David Ashe, chairman of Upham Parish Council, presentation to Eastleigh Borough Council, 15 December 2016:  I’m speaking to you tonight as chairman of Upham Parish Council on behalf of Upham and with the consent of John Chapman, my opposite number at Owslebury, on behalf of his parish also.

However I’m not just here to tell you about your lovely local national park and how you mustn’t build anywhere near it.

We are realists and know that you have some hard choices to make.  Equally we know you will do your neighbours the natural courtesy of making sure that the decision you take is the best possible one given all the evidence available, and we welcome [Leader of Eastleigh Borough Council] Keith House’s words on this.

Hard choices indeed between a development that is strung out along a road [options B and C in Allbrook, Bishopstoke and Fair Oak] or one that is centred around a railway station [options D and E in Allington Lane].  Which is better for the planet?

Or a development which is on the fringe of the borough remote from the town centre [B/C], or one that links easily into the town centre and supports and re-inforces it [D/E].  Which is better for Eastleigh?

I have to say we are mystified by the report before you today.  On the one hand it provides (with some omissions) a preliminary and fair SWOT analysis of each of the schemes, and stresses the amount of work there is to do to develop this.  Options B and C are identified as being the highest risk option, with Allington Lane (which you identified 15 years ago this month as being the only acceptable location for a major greenfield development in the borough) scoring only one threat as against four for B and C.  Yet it then leaps to the conclusion in the recommendations before you that you should forge ahead with B/C and dismiss D/E.  There seems no logic to this.

Obviously B and C dangles the carrot of a possible answer to congestion problems in the shape of the North Bishopstoke relief road.  However for a road-based proposal there is, astonishingly to us, no traffic study work that backs this up.  What little evidence there is, Hampshire’s preliminary strategic traffic study done a year ago, is very noncommittal.  There is no work yet done on the impact of these houses on the narrow lanes to the north and east of them.

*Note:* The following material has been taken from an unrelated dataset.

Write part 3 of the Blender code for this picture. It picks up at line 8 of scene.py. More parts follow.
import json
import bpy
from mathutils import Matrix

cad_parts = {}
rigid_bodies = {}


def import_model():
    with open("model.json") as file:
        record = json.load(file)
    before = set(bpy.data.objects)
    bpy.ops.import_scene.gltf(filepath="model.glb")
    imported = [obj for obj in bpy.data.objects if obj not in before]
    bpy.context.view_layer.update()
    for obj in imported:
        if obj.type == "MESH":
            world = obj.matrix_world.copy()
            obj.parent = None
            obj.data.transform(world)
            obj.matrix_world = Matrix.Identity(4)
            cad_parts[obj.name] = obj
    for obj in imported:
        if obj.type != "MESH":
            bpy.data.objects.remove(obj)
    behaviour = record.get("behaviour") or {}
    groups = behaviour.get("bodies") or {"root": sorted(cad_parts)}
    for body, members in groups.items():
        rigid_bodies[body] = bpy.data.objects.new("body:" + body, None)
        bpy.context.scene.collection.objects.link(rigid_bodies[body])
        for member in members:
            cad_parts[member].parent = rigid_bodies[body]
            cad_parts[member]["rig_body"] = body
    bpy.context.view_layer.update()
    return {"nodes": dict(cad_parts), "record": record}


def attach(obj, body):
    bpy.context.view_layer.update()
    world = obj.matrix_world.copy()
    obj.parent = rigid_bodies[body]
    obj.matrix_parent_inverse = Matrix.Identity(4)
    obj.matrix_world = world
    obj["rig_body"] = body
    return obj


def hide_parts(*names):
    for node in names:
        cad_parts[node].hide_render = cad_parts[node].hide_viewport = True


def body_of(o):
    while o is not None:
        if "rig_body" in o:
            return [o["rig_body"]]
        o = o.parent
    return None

When Keith House met with us two months ago [at a Winchester Southern Parishes meeting in Bishop’s Waltham on 24 October 2016], he was very clear that this road would need to be built by Eastleigh ahead of any development.  He is absolutely right about that, as to do otherwise would be to condemn Fair Oak and Bishopstoke to 20 years of traffic misery as the fields between Upham and Fair Oak fill with houses.  Even if the road does provides relief, a 95% complete relief road is no relief road at all.  Yet even assuming it were technically possible this is a huge financial decision. The £31 million budget from the county doesn’t cover a long length of road, any works to the infamous Allbrook railway bridge nor anything to cover Network Rail’s potential request for a ransom payment.  Have you debated how this cost, which could comfortably exceed £50 million, is to be paid for?  Would the money be better spent elsewhere?

So, with so many risks hanging over B and C and so much work to do to find out more about them, we would urge you to consider again your paper’s recommendation 3 and put both options on a level playing field.

So whats the rush?  Why leap into a decision before you have to and before you know the full facts?  Keith House has said this evening that you need to take your time.

We would urge you to do your due diligence, as you said you would in July [at the last full council meeting on 21 July 2016], before you narrow down your options.  To do otherwise risks having your plan thrown out a second time as being unsound.  This would just create a developers’ free for all, bad for you as councillors, bad for us as your neighbours and a disaster for the whole borough.